We Need Better Models of Urban Success

After working on issues of urban development and cooperative housing for close to a decade in Boulder, I’ve gotten the sense that the organizational tools and public polices we are familiar with in the US are not up to the task of creating equitable, accessible, evolving, sustainable cities.  We don’t seem to have any model for what urban success is supposed to look like. Either that, or our model of success is horribly inequitable and exclusive, and we’re okay with that. By default, the financing, land use, transportation, and property rights policy regimes in the US turn any successful city into a socioeconomic sorting machine — poorer residents are expelled, as land prices are bid up and the city is socially and potentially physically transformed.

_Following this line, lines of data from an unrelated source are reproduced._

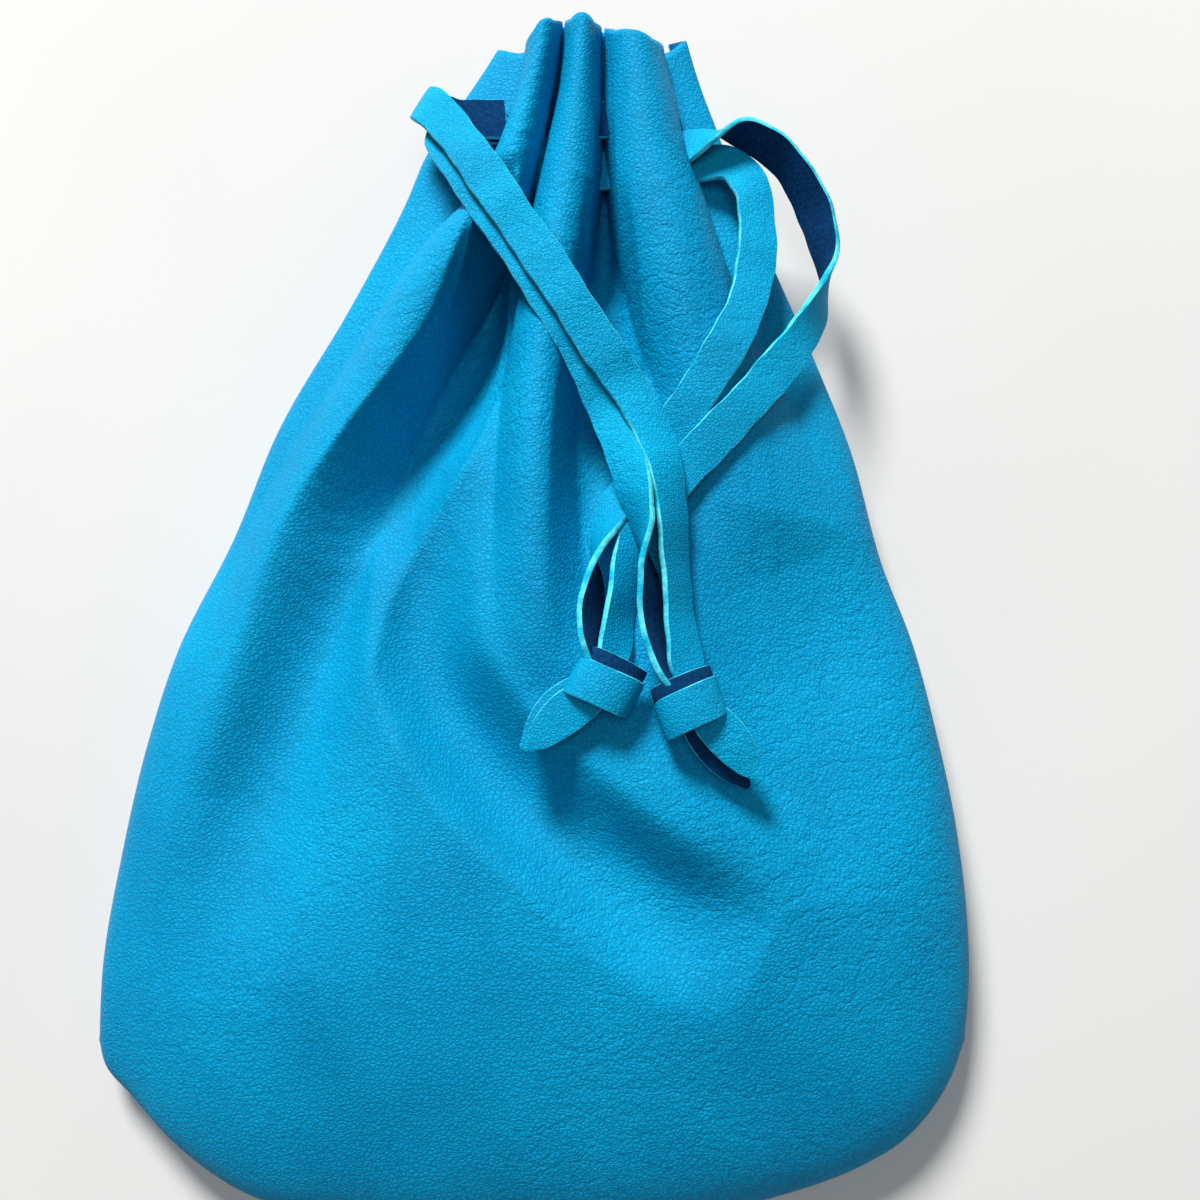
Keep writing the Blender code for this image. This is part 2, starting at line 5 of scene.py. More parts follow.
import bmesh
import bpy
import mathutils
import numpy as np
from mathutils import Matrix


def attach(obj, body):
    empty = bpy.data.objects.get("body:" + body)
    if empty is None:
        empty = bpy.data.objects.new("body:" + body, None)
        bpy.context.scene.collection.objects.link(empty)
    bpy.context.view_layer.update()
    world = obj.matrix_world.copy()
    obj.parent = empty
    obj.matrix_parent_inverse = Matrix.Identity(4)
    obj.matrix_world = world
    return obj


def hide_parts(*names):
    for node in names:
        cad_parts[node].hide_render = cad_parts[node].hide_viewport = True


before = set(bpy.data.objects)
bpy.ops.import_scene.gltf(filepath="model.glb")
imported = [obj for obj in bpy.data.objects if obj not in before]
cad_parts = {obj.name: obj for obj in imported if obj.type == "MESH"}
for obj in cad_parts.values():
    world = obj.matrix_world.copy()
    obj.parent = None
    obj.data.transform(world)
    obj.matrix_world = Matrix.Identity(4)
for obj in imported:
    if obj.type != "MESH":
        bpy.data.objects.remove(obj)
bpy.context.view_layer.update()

# Camera, in metres: nearly straight down, from the bottom's side of the bag's middle.
CAMERA_PLACE = (0.0134, -0.0305, 0.3131)
CAMERA_AIM = (0.0134, 0.0035, 0.0150)
CAMERA_LENS = 45
CAMERA_SENSOR = 36

# The bag, in metres: +X across it, +Y from its bottom seam to its mouth, +Z up from its back.
LEATHER = 0.0012
SEAM_ALLOWANCE = 0.004
SEAM_GAP = 0.0003
FRONT_CROWN = (2.2, 0.45)
BACK_CROWN = (5.0, 0.20)
FLAT_SOFTENING = 0.0015

# Plan of the bag, drawn as four lines that meet at its corners.
LEFT_SIDE = [(-0.0862, -0.0836), (-0.0856, -0.0680), (-0.0823, -0.0463), (-0.0777, -0.0242),
             (-0.0722, -0.0060), (-0.0614, 0.0166), (-0.0525, 0.0393), (-0.0382, 0.0641),
             (-0.0269, 0.0859), (-0.0223, 0.0971), (-0.0136, 0.1098), (-0.0082, 0.1160)]
RIGHT_SIDE = [(0.0859, -0.0836), (0.0869, -0.0719), (0.0851, -0.0423), (0.0813, -0.0222),
              (0.0767, -0.0039), (0.0707, 0.0124), (0.0648, 0.0351), (0.0576, 0.0535),
              (0.0475, 0.0766), (0.0414, 0.0912), (0.0367, 0.1047), (0.0315, 0.1175)]
BOTTOM = [(-0.0862, -0.0836), (-0.0848, -0.0884), (-0.0796, -0.0942), (-0.0694, -0.1047),
          (-0.0554, -0.1136), (-0.0356, -0.1178), (-0.0033, -0.1191), (0.0291, -0.1178),
          (0.0488, -0.1136), (0.0656, -0.1076), (0.0736, -0.1028), (0.0828, -0.0913),
          (0.0859, -0.0836)]
MOUTH = [(-0.0082, 0.1160), (-0.0021, 0.1150), (0.0025, 0.1180), (0.0098, 0.1187),
         (0.0201, 0.1152), (0.0273, 0.1150), (0.0315, 0.1175)]

# Heights along the bag, (y, z): its side seams, and how far the front swells above them.
SEAM_HEIGHT = [(-0.120, 0.006), (-0.060, 0.007), (0.0, 0.008), (0.040, 0.010),
               (0.080, 0.0135), (0.100, 0.014), (0.120, 0.0145)]
FRONT_RISE = [(-0.120, 0.021), (-0.060, 0.023), (0.0, 0.021), (0.030, 0.0165),
              (0.055, 0.0100), (0.080, 0.0050), (0.100, 0.0040), (0.120, 0.0040)]
BACK_LEVEL = [(-0.120, -0.004), (0.030, -0.004), (0.060, 0.002), (0.085, 0.0075),
              (0.100, 0.0082), (0.120, 0.0082)]
# How a pleat's section changes down the bag, (y, power): 0.5 is a tube, 1.5 a soft swell.
PLEAT_POWER = [(-0.120, 1.6), (0.0, 1.5), (0.040, 1.0), (0.070, 0.55), (0.120, 0.5)]

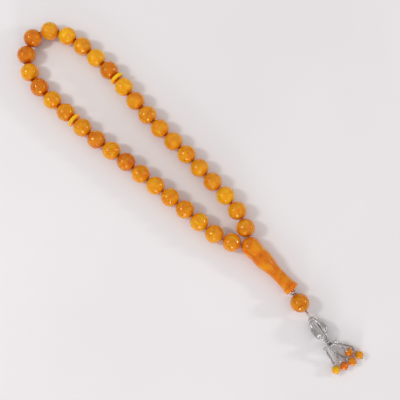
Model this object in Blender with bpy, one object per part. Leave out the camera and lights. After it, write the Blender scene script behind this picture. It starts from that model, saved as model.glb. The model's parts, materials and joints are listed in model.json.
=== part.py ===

There have to be other, better ways for cities to succeed — for change to happen, and new residents to be accommodated without this kind of exclusion and erasure. But much of the urban development and housing discussion in the US seems to center on giving less wealthy residents the same powers of exclusion enjoyed by richer property owners. This might be more equitable, but it’s still a bad model of urban success. Cities are powerful economic engines, and also perhaps the best available platform and scale we have for creating an ecologically sustainable civilization. We need to allow more people into our thriving cities, and somehow use this demand to facilitate their transformation into places where a high quality of life can be had — by anyone — with very low energy and material resource requirements, without destroying the social and community structures that already exist.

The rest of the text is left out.